A couple of years ago, Elder Dallin H. Oaks gave his famous “Hanging Out=Evil” YSA fireside. He followed his council with:
“If you feel you are a special case, so that the strong counsel I have given doesn’t apply to you, please don’t write me a letter. Why would I make this request? I have learned that the kind of direct counsel I have given results in a large number of letters from members who feel they are an exception, and they want me to confirm that the things I have said just don’t apply to them in their special circumstance….
As a General Authority, I have the responsibility to preach general principles. When I do, I don’t try to define all the exceptions. There are exceptions to some rules. … I only teach the general rules. Whether an exception applies to you is your responsibility. You must work that out individually between you and the Lord.” (Dallin H. Oaks, 2006)
I remember becoming angry the first time I heard that. So exceptions do exist? Where did that leave me? In what I felt was a rather glib statement, the Apostle had said, “hey, some of what we say may not apply to you and if it does, you are on your own.” Oh, wow. Thanks.
I’ve mellowed out in my frustration since then. What I originally saw as abandonment by the Brethren, I now see as them trusting me to follow the Spirit and were showing respect by allowing me to “govern myself”. Being lead by the prophet is one thing, having to be dragged on a leash is quite another.

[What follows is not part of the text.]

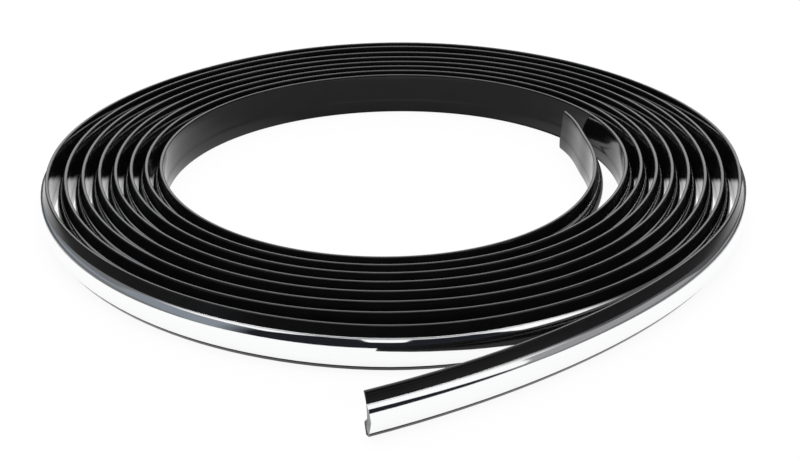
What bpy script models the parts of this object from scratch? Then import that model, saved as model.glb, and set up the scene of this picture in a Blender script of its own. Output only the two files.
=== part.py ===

While I think I have gained a small amount of maturity on that particular issue, thinking of myself as an exception doesn’t really sit well with me. There is a definite uneasiness to not having an clear idea of where you stand with the Lord on an issue, but for me, clarity hasn’t come yet in this particular case. There seem to be a lot of conflicting views on the issue floating around. I guess the Lord and I have more to discuss on this matter.
In any case, I guess writing a letter is out.